## What is being asked
Copy all of the material below exactly.

::::::

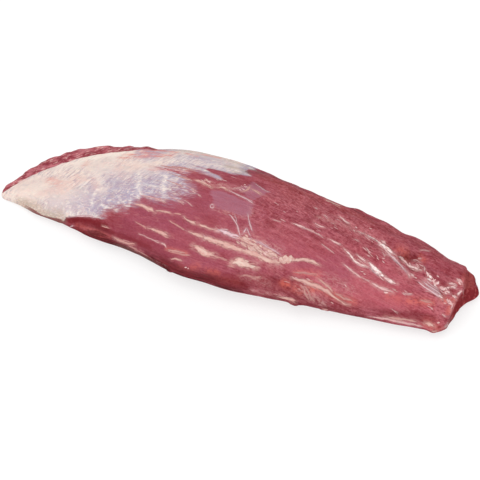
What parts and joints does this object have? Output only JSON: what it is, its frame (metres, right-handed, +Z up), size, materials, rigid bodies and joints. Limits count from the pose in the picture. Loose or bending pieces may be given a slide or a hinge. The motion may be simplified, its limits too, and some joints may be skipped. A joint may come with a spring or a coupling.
{
  "type": "beef teres major",
  "caption": "Whole long tapered shoulder muscle of beef, thin silverskin-covered tip at one end and a square knife cut at the other.",
  "frame": {"origin": "on the resting plane, under the middle of the bounding box", "axes": "+X from the thin silverskin-covered tip to the knife cut, +Y across the muscle towards its rough back edge, +Z up from the flat underside"},
  "size_m": [0.2516, 0.0794, 0.0365],
  "materials": {
    "meat": "moist raw lean beef with cream to lavender silverskin over the thin end and thin fat seams"
  },
  "bodies": {
    "root": {"muscle": "meat"}
  },
  "joints": []
}
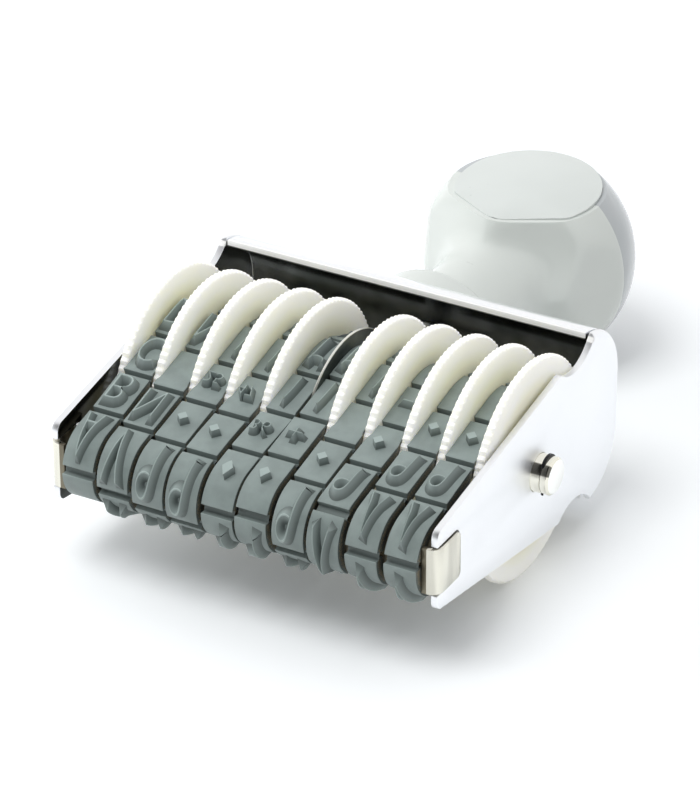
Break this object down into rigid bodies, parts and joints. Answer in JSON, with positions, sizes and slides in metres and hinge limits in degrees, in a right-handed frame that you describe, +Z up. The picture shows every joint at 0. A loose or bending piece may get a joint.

::::::

## Solution for this problem
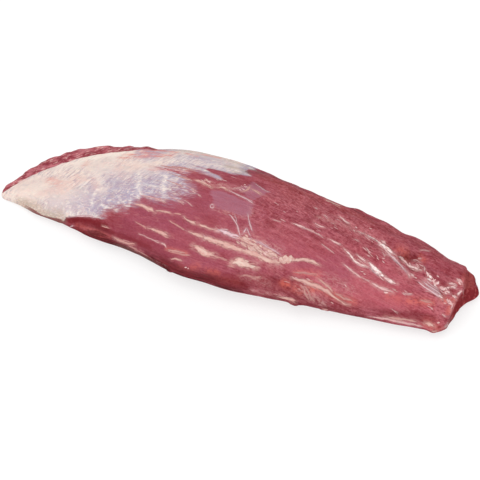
What parts and joints does this object have? Output only JSON: what it is, its frame (metres, right-handed, +Z up), size, materials, rigid bodies and joints. Limits count from the pose in the picture. Loose or bending pieces may be given a slide or a hinge. The motion may be simplified, its limits too, and some joints may be skipped. A joint may come with a spring or a coupling.
{
  "type": "beef teres major",
  "caption": "Whole long tapered shoulder muscle of beef, thin silverskin-covered tip at one end and a square knife cut at the other.",
  "frame": {"origin": "on the resting plane, under the middle of the bounding box", "axes": "+X from the thin silverskin-covered tip to the knife cut, +Y across the muscle towards its rough back edge, +Z up from the flat underside"},
  "size_m": [0.2516, 0.0794, 0.0365],
  "materials": {
    "meat": "moist raw lean beef with cream to lavender silverskin over the thin end and thin fat seams"
  },
  "bodies": {
    "root": {"muscle": "meat"}
  },
  "joints": []
}
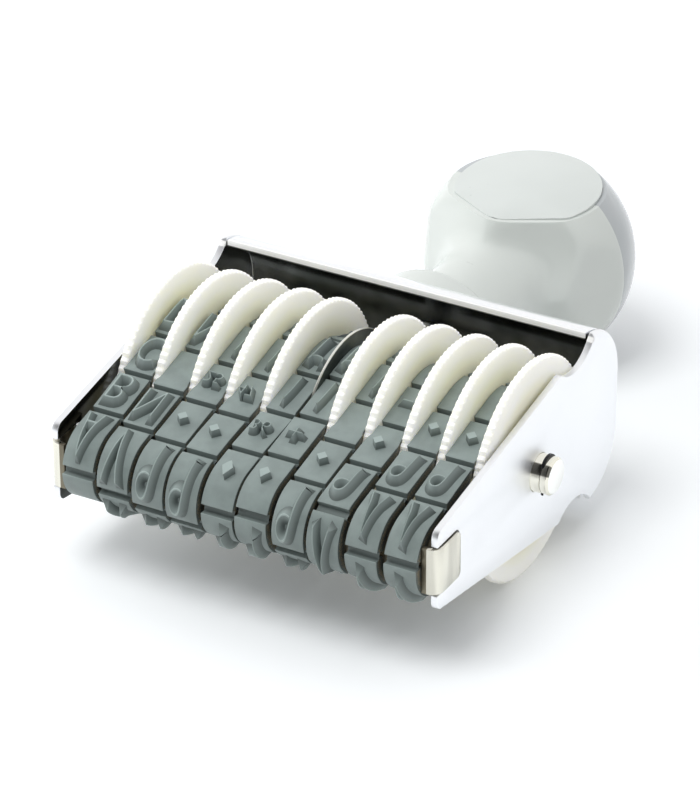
Break this object down into rigid bodies, parts and joints. Answer in JSON, with positions, sizes and slides in metres and hinge limits in degrees, in a right-handed frame that you describe, +Z up. The picture shows every joint at 0. A loose or bending piece may get a joint.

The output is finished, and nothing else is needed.